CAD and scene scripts
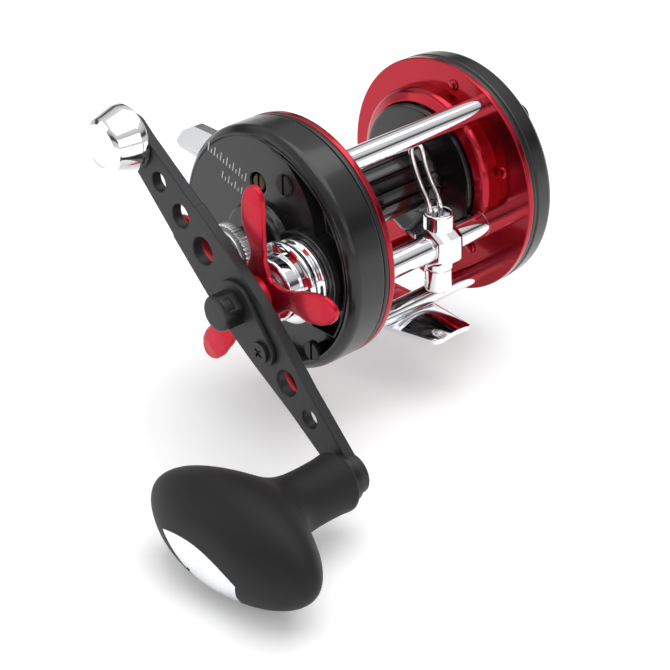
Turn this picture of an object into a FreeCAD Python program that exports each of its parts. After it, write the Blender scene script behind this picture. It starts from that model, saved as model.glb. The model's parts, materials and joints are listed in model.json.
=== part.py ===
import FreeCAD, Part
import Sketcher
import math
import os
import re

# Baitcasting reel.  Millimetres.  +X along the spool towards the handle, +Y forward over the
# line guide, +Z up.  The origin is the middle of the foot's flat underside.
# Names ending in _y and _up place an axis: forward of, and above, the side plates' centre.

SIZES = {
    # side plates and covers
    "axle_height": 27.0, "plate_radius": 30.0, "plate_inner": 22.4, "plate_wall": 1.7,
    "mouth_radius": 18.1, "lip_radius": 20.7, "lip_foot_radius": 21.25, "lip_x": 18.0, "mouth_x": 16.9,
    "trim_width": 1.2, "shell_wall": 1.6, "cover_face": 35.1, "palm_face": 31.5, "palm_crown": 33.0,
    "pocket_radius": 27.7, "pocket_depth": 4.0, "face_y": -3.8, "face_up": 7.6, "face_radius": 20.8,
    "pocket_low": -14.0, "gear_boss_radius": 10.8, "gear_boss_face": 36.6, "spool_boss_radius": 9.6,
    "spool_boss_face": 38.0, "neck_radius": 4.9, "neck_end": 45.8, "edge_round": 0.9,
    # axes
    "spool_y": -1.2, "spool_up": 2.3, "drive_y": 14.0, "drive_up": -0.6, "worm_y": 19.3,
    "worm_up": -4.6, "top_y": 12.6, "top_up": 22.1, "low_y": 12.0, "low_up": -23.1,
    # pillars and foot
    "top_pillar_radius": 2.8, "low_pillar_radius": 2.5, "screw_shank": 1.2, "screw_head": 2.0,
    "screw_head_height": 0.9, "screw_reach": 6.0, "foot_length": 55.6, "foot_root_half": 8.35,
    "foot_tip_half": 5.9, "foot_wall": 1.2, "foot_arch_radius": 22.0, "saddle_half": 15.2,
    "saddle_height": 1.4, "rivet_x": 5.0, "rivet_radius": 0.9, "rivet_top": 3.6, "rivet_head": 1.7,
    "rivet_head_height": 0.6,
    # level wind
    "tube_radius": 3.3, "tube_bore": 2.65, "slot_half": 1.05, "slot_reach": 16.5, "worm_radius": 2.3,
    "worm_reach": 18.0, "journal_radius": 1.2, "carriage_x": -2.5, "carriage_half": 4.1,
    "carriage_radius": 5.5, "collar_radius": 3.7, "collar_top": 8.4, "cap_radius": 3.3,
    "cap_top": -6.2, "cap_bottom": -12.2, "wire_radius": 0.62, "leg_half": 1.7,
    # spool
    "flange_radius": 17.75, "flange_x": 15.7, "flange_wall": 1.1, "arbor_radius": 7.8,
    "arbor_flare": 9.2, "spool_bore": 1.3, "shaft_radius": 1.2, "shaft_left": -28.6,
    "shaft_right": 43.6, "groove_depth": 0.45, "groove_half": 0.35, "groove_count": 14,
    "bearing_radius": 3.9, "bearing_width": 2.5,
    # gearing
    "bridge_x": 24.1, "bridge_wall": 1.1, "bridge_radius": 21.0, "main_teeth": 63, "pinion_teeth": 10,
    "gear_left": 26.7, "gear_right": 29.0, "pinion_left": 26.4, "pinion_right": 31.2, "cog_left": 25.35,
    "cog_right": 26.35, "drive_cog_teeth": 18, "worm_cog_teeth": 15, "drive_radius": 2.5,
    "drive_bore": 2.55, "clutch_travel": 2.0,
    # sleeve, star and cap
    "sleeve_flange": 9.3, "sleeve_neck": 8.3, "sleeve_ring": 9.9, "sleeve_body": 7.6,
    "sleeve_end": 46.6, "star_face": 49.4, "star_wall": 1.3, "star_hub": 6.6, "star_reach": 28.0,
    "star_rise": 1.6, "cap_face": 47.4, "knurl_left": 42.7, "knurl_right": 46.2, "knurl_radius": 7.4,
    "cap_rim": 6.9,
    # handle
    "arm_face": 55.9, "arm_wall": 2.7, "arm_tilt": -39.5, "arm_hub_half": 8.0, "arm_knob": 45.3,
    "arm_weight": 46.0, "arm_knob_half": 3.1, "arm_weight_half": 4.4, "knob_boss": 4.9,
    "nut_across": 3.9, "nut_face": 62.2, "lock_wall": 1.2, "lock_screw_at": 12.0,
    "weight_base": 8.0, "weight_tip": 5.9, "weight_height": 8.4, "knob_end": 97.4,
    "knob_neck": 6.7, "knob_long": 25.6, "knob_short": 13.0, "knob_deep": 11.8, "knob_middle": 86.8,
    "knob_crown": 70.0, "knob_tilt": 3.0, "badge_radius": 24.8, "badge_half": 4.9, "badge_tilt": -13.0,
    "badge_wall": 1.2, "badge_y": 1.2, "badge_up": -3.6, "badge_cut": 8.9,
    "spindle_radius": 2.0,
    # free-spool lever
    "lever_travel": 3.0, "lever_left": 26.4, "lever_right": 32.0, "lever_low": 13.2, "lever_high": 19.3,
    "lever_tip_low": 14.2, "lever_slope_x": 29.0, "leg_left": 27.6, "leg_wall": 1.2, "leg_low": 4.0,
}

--

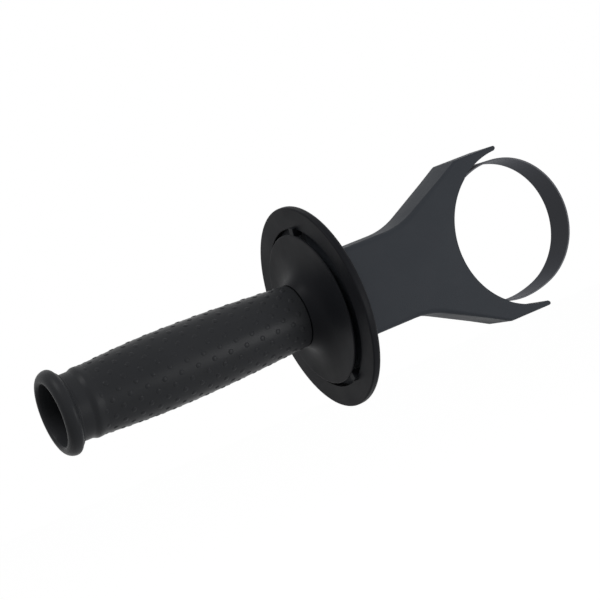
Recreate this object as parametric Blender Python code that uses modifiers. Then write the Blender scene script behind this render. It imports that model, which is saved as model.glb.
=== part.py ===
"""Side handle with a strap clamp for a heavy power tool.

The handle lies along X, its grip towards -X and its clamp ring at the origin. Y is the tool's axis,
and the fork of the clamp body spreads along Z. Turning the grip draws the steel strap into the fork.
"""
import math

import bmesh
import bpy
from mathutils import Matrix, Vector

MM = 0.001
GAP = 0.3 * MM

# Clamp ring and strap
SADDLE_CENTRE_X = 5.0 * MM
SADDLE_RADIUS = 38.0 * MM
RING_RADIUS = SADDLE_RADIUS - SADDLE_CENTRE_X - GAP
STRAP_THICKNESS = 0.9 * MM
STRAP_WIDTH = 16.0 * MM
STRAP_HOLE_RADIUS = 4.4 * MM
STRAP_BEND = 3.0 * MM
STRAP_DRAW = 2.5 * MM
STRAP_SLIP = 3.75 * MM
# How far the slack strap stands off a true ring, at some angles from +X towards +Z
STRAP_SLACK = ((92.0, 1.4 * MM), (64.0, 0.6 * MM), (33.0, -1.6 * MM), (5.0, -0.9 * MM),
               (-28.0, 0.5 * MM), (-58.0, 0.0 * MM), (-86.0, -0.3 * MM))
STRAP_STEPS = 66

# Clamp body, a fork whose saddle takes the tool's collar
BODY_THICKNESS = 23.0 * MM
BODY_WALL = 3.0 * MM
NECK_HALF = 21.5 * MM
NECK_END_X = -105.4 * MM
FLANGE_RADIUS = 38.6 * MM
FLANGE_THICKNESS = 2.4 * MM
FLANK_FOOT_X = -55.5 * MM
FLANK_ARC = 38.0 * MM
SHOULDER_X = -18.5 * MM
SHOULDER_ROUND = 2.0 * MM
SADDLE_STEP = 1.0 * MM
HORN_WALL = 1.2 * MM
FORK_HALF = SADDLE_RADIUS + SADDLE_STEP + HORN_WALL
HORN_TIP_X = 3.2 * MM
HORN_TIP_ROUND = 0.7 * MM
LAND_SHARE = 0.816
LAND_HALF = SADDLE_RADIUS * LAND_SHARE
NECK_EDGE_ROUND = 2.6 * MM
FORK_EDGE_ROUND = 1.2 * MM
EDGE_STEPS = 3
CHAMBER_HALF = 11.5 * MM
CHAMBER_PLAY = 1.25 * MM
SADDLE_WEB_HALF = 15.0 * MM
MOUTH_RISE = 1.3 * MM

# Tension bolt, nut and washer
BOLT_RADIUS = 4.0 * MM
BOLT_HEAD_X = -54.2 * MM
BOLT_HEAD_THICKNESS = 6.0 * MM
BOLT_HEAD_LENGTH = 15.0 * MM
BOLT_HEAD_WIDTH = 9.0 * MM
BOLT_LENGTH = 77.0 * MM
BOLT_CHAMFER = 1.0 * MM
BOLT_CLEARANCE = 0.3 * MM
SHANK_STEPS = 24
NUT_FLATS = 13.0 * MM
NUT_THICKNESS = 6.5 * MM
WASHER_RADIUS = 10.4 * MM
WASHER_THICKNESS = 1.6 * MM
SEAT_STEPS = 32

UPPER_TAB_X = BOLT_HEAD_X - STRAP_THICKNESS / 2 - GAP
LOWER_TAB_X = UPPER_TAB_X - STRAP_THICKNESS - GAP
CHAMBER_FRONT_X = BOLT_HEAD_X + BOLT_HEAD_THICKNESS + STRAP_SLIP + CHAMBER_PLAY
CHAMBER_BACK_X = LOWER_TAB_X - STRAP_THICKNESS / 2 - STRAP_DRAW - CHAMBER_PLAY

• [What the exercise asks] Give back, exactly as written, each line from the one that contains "Turn this picture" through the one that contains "# Names ending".

• [Answer to the task]
Turn this picture of an object into a FreeCAD Python program that exports each of its parts. After it, write the Blender scene script behind this picture. It starts from that model, saved as model.glb. The model's parts, materials and joints are listed in model.json.
=== part.py ===
import FreeCAD, Part
import Sketcher
import math
import os
import re

# Baitcasting reel.  Millimetres.  +X along the spool towards the handle, +Y forward over the
# line guide, +Z up.  The origin is the middle of the foot's flat underside.
# Names ending in _y and _up place an axis: forward of, and above, the side plates' centre.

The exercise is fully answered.